MyCars to launch first EV car sharing in UAE
The Danish-designed hybrid Fisker Karma, introduced to the UAE in 2012, is unlikely to be part of MyCars on-demand rental offerings, but it would certainly attract the kind of buzz CEO Ben Pullen is looking for. (Image via Drive Arabia)
Carpooling came first but car sharing, a hot subject for startups globally, has finally arrived in the Middle East.
MyCars, an early-stage startup based in the UAE, believes it can successfully establish the ZipCar concept of on-demand car rentals in the region.
CEO Ben Pullen (below, image via Twitter), CTO Heloise Antrade and CFO Finney Thomas formed the company in August 2015 and are launching what they call a ‘sustainable car club’, to make private car rentals simpler for everyday use.
Members access a rental car through the MyCars app, paying-per-use or via a membership fee, and hiring in hourly increments rather than by day, as one normally would with a rental car. Each member has already been approved by MyCars which eliminates the time consuming paperwork that comes with one-off rentals.
Selected rental car companies will be able to list their fleet on the app, and these cars will be parked at different ‘hubs’ in Dubai and Abu Dhabi for users to share (the platform does not include a carpooling feature).
Pullen told Wamda they'd had requests from two of the biggest towers in Dubai to locate electric and hybrid MyCars hubs there, and earlier he'd said they were targeting the Jumeirah Lake Towers development as the first location.
The plan is then to work with real estate developers to make having a section of parking available as a car sharing hub - particularly one installed with electric charging stations - a must-have for investors.
They plan to launch in June with a 50:50 ratio of electric vehicles (EVs) and petrol cars. Pullen told Wamda they were seriously negotiating with one rental car company to supply cars.
He would not specify which but a possibility is Green Car Rentals as it claims to be the only hybrid and electric car rental company in the region; he also said UAE conglomerate Al Futtaim's announcement that it will bring the Toyota Prius Hybrid to Dubai meant they "can get our hands on some ready for launch".
The use rate compares to that of ZipCar, for example, which now aims for a usage rate of 50 percent or 12 hours a day for each car. MyCars is aiming for a 40 percent utilization rate.
Ecofriendly is the driver
The case for electric vehicles is key to the MyCars concept.
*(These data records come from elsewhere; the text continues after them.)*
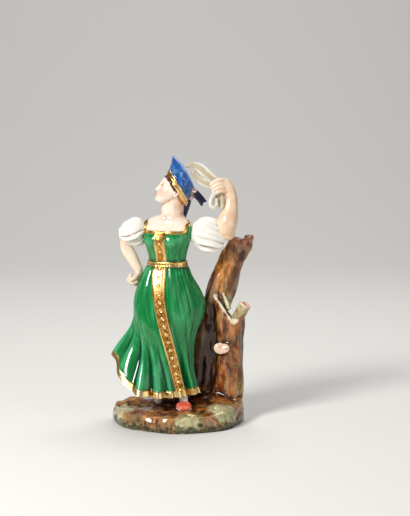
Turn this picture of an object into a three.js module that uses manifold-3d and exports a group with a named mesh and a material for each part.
// A glazed porcelain dancer in a long sleeveless dress and a tall crescent headdress. One hand is on
// the hip and the other holds up a kerchief. The figure, the tree stump behind it and the rocky foot
// were fired together, so they are one solid. Millimetres, +Z up, the front faces -Y.
import * as THREE from "three";
import { mergeVertices } from "three/addons/utils/BufferGeometryUtils.js";
import Module from "manifold-3d";

const wasm = await Module();
wasm.setup();

// Driving dimensions of the whole piece.
const HEIGHT = 205; // floor to the headdress's tip
const FOOT = { halfWidth: 51, halfDepth: 46, rim: 11, top: 13 };
const WAIST = 0.6 * HEIGHT; // height of the belt's middle
const HEM = 0.115 * HEIGHT; // the skirt's hem at the front
const NECK = 0.785 * HEIGHT; // where the neck leaves the shoulders
const HEAD = { x: -3.5, y: -1.5, z: 0.875 * HEIGHT }; // the middle of the head
const TURN = -24; // degrees that the chest turns towards the raised hip
const GAZE = { turn: 82, lift: 20 }; // degrees that the face turns aside and looks up
const MIDDLE = { x: 2.7, y: -1.22 }; // the middle of the outline, in the axes used below

// Fineness of the facets, by the number of sides round each part.
const SIDES = { foot: 34, trunk: 18, skirt: 42, body: 22, head: 16, crown: 22, sleeve: 16 };
const FACET_LOSS = 0.25; // how far the merging of small facets may move the surface

// Small helpers.
const rad = THREE.MathUtils.degToRad;
const clamp = THREE.MathUtils.clamp;
const smooth = THREE.MathUtils.smoothstep;
const bell = (x, spread) => Math.exp(-((x / spread) ** 2));
const range = (count) => Array.from({ length: count }, (_, i) => i);

// The difference between two angles in degrees, from -180 to 180.
function turnBetween(a, b) {
  return ((((a - b) % 360) + 540) % 360) - 180;
}

// A smooth curve through stations, each a row of numbers whose first is the place, read at one place.
function along(stations, place) {
  const last = stations.length - 1;
  const at = clamp(place, ...[stations[0][0], stations[last][0]].sort((a, b) => a - b));
  const rising = stations[last][0] > stations[0][0];
  let i = 0;
  while (i < last - 1 && (rising ? at > stations[i + 1][0] : at < stations[i + 1][0])) i++;
  const span = stations[i + 1][0] - stations[i][0];
  const t = (at - stations[i][0]) / span;
  const slope = (k, column) => {
    const before = stations[Math.max(k - 1, 0)];
    const after = stations[Math.min(k + 1, last)];
    return (after[column] - before[column]) / (after[0] - before[0]);
  };
  return range(stations[0].length - 1).map((k) => {
    const column = k + 1;
    const a = stations[i][column];
    const b = stations[i + 1][column];
    const da = slope(i, column) * span;
    const db = slope(i + 1, column) * span;
    return (
      a * (2 * t ** 3 - 3 * t ** 2 + 1) +
      da * (t ** 3 - 2 * t ** 2 + t) +
      b * (3 * t ** 2 - 2 * t ** 3) +
      db * (t ** 3 - t ** 2)
    );
  });
}

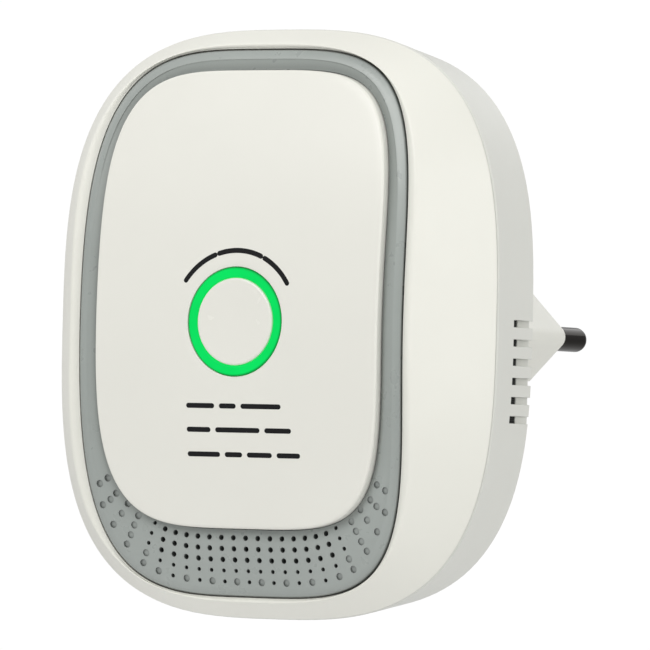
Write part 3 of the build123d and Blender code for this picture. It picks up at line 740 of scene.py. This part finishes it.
# ---- floor, light and camera ----
FLOOR_Z = -0.45
FLOOR_HALF = 8
floor_corners = [(x * FLOOR_HALF, y * FLOOR_HALF, FLOOR_Z) for x, y in ((-1, -1), (1, -1), (1, 1), (-1, 1))]
floor_mesh = bpy.data.meshes.new("floor")
floor_mesh.from_pydata(floor_corners, [], [(0, 1, 2, 3)])
floor = bpy.data.objects.new("floor", floor_mesh)
bpy.context.scene.collection.objects.link(floor)
floor_paint, tree, shader = new_material("floor_paint")
floor_tone = ramp(tree, noise(tree, 3, 2), (0.93, 0.93, 0.93), (0.96, 0.96, 0.96))
tree.links.new(floor_tone, shader.inputs["Base Color"])
shader.inputs["Roughness"].default_value = 0.9
shader.inputs["Specular IOR Level"].default_value = 0.1
seen = tree.nodes.new("ShaderNodeLightPath")
glow = tree.nodes.new("ShaderNodeMapRange")
glow.inputs["To Max"].default_value = 0.4
tree.links.new(seen.outputs["Is Camera Ray"], glow.inputs["Value"])
tree.links.new(glow.outputs["Result"], shader.inputs["Emission Strength"])
floor_mesh.materials.append(floor_paint)

world = bpy.data.worlds.new("studio")
bpy.context.scene.world = world
world.use_nodes = True
sky = world.node_tree
background = sky.nodes["Background"]
background.inputs["Color"].default_value = (1.0, 1.0, 1.0, 1)
path = sky.nodes.new("ShaderNodeLightPath")
level = sky.nodes.new("ShaderNodeMapRange")
level.inputs["To Min"].default_value = 0.5
level.inputs["To Max"].default_value = 1.02
sky.links.new(path.outputs["Is Camera Ray"], level.inputs["Value"])
sky.links.new(level.outputs["Result"], background.inputs["Strength"])

middle = (cad_box[0] + cad_box[1]) / 2


def softbox(name, azimuth, elevation, distance, size, power, colour):
    """A square area light aimed at the object."""
    lamp = bpy.data.lights.new(name, "AREA")
    lamp.shape = "RECTANGLE"
    lamp.size, lamp.size_y = size
    lamp.energy = power
    lamp.color = colour
    a, e = math.radians(azimuth), math.radians(elevation)
    away = Vector((math.sin(a) * math.cos(e), -math.cos(a) * math.cos(e), math.sin(e)))
    light = bpy.data.objects.new(name, lamp)
    light.location = middle + away * distance
    light.rotation_mode = "QUATERNION"
    light.rotation_quaternion = (-away).to_track_quat("-Z", "Y")
    bpy.context.scene.collection.objects.link(light)


WARM = (1.0, 0.995, 0.97)
WHITE = (1, 1, 1)
LIGHTS = [
    ("key_front", -10, 34, 0.9, (0.6, 0.45), 3.0, WARM),
    ("side_right", 84, 12, 0.9, (0.6, 0.6), 2.2, WARM),
    ("top_fill", 40, 70, 0.9, (0.8, 0.8), 1.0, WHITE),
    ("back_light", 170, 35, 1.0, (0.8, 0.6), 1.5, WHITE),
    ("left_fill", -92, 38, 0.9, (0.8, 0.8), 1.6, WHITE),
    ("shoulder_right", 50, 10, 0.9, (0.25, 0.6), 0.45, WHITE),
    ("low_fill", -20, -30, 0.9, (0.6, 0.5), 0.25, WHITE),
]
for light in LIGHTS:
    softbox(*light)

CAMERA_TURN = (30.641, -1.2052, 1.444)
CAMERA_AIM = (0.0059, 0.01827, 0.00008)
CAMERA_DISTANCE = 1.218
CAMERA_LENS = 421.2
CAMERA_SENSOR = 36
camera_data = bpy.data.cameras.new("camera")
camera = bpy.data.objects.new("camera", camera_data)
bpy.context.scene.collection.objects.link(camera)
azimuth, elevation, roll = (math.radians(turn) for turn in CAMERA_TURN)
target = CENTRE + Vector(CAMERA_AIM)
level_share = math.cos(elevation)
back = Vector((math.sin(azimuth) * level_share, -math.cos(azimuth) * level_share, math.sin(elevation)))
right = (-back).cross(Vector((0, 0, 1))).normalized()
up = right.cross(-back)
tilted = right * math.cos(roll) + up * math.sin(roll)
upright = up * math.cos(roll) - right * math.sin(roll)
turned = Matrix((tilted, upright, back)).transposed().to_4x4()
camera.matrix_world = Matrix.Translation(target + back * CAMERA_DISTANCE) @ turned
camera_data.sensor_width = CAMERA_SENSOR
camera_data.lens = CAMERA_LENS
camera_data.clip_start = 0.05
camera_data.clip_end = 30
bpy.context.scene.camera = camera
bpy.context.scene.view_settings.view_transform = "Standard"
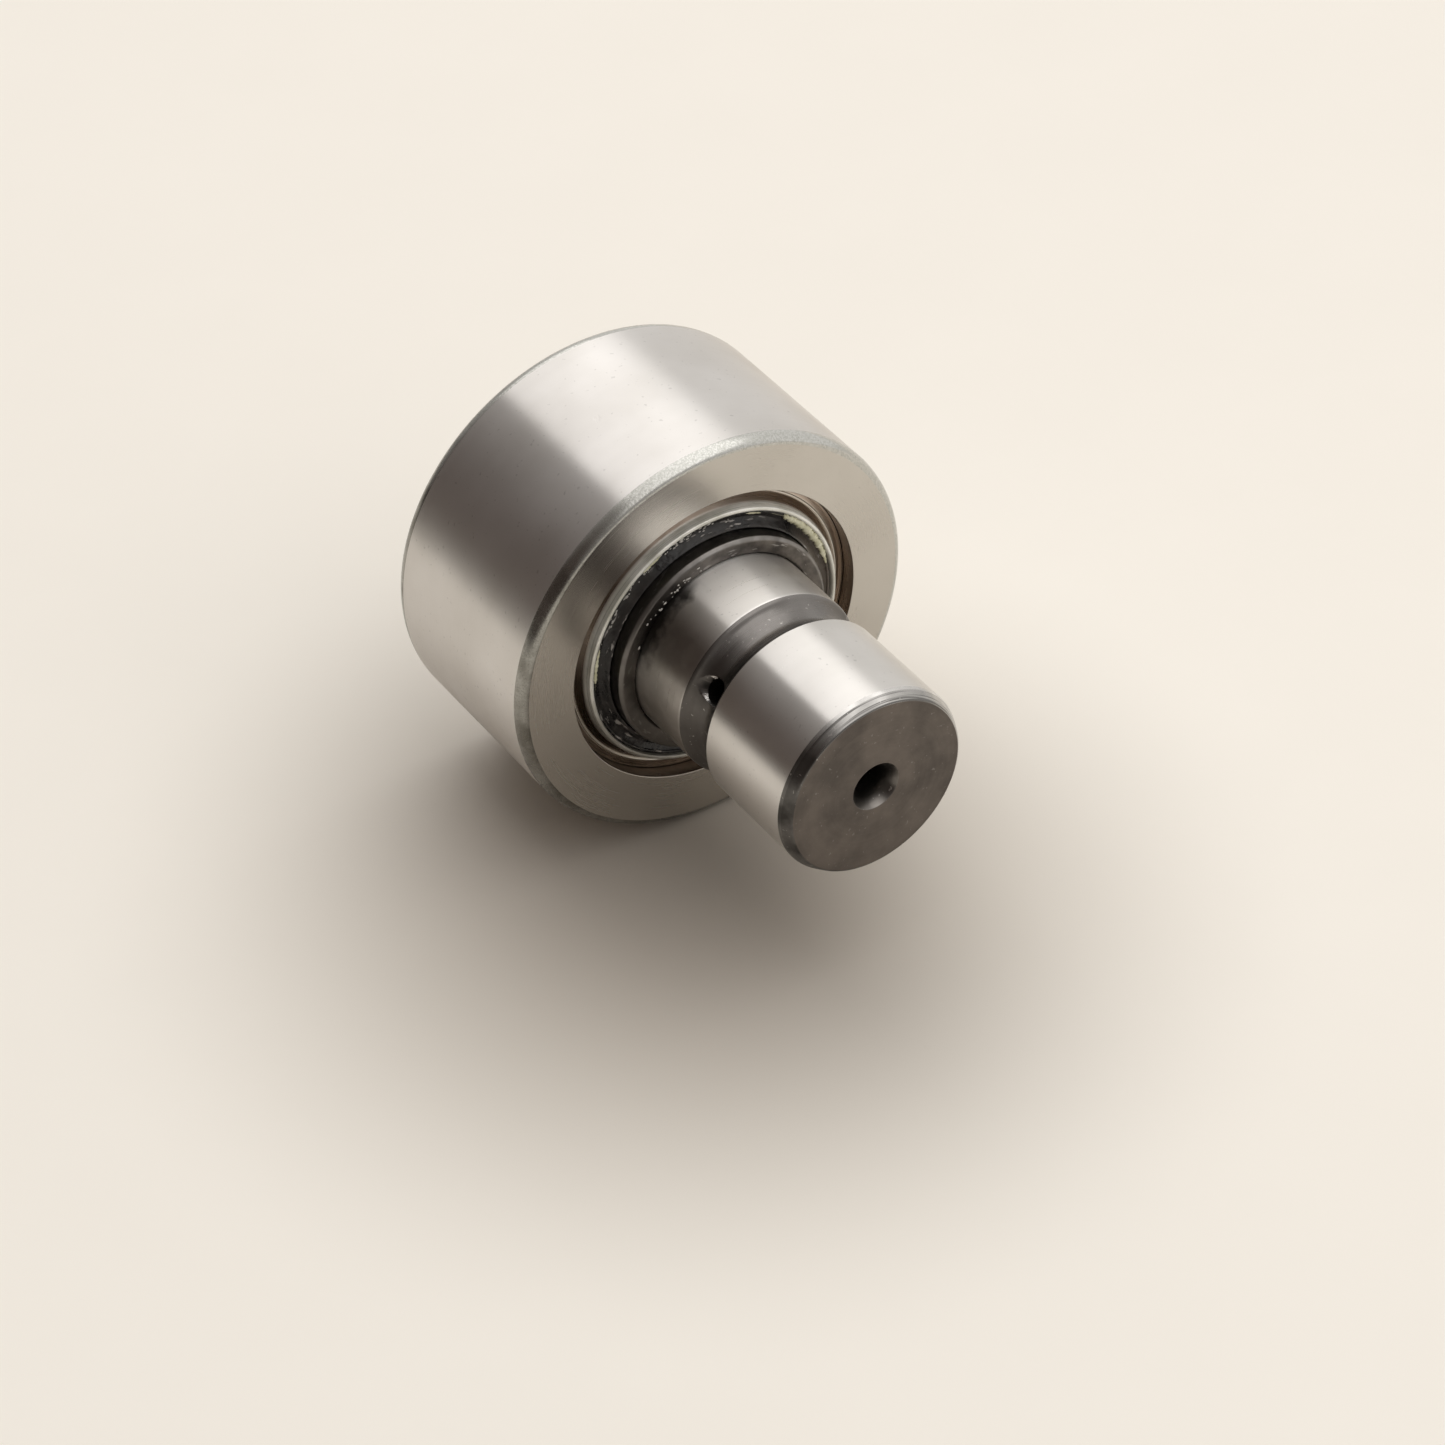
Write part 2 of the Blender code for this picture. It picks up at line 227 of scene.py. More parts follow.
def new_steel(name, colour, roughness):
    """A metal, as its material, node tree and shader."""
    material = bpy.data.materials.new(name)
    material.use_nodes = True
    tree = material.node_tree
    shader = tree.nodes["Principled BSDF"]
    shader.inputs["Base Color"].default_value = (*colour, 1.0)
    shader.inputs["Metallic"].default_value = 1.0
    shader.inputs["Roughness"].default_value = roughness
    return material, tree, shader


def maths(tree, operation, first, second=0.0):
    """One step of arithmetic on one or two values, each a number or a socket."""
    node = tree.nodes.new("ShaderNodeMath")
    node.operation = operation
    for socket, value in zip(node.inputs, (first, second)):
        if isinstance(value, (int, float)):
            socket.default_value = value
        else:
            tree.links.new(value, socket)
    return node.outputs[0]


def lathe_place(tree):
    """Where a point is on a turned piece: its X, its station Y, its Z, and its radius."""
    place = tree.nodes.new("ShaderNodeTexCoord")
    split = tree.nodes.new("ShaderNodeSeparateXYZ")
    tree.links.new(place.outputs["Object"], split.inputs[0])
    x, y, z = split.outputs
    squares = maths(tree, "ADD", maths(tree, "MULTIPLY", x, x), maths(tree, "MULTIPLY", z, z))
    return x, y, z, maths(tree, "SQRT", squares)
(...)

The stats, Pullen says, back their idea: there are over 540 cars for every 1,000 people in Dubai and World Bank data ranks the UAE as the seventh highest per capita carbon emitter in the world, making car sharing environmentally essential.
“We believe that there’s a rising problem in the UAE,” Pullen told Wamda. “By bringing electric vehicles to the region we reduce our carbon footprint and reduce some of the pollution that we see in the cities as the cities expand.”
Although there has not been much private demand for electric vehicles in the UAE yet, the way to encourage people to switch to electric cars was through exposure.
“In Europe it makes economic sense to buy an electric vehicle but still the adoption isn’t as high as you want. One of the reasons is because users don’t have exposure to [them] - they haven’t tried one,’ he said. “We believe you can stimulate demand by giving exposure to electric vehicles and that’s something MyCars will do.”
The goal is to offer a completely electric fleet by 2020, something that is not possible right now because electric cars are not widely available in the UAE yet.
“We want to attract all user types to our car club. Once started we will be using smart tactics to nudge, influence and woo members to drive electric vehicles. For example, during low demand periods we can offer our members lower rates for electric vehicles.”
From EV to AI
The kind of data that MyCars intends to collect on driver behavior, desires and needs will enable it to be at the forefront of what is considered to be the next era in driving, as well: the self-driving car.
Pullen said their technology is ultimately an enabler to help people get “from A to B” without having to own a car, and as such they would be in a good position to introduce self-driving cars when those eventually become functional.
The UAE is already looking into the possibility of using self-driving cars for the World Expo in 2020, and a statement from vehicle marketplace Carmudi last year estimated that self-driving cars could be a reality for normal road use in the state by 2027.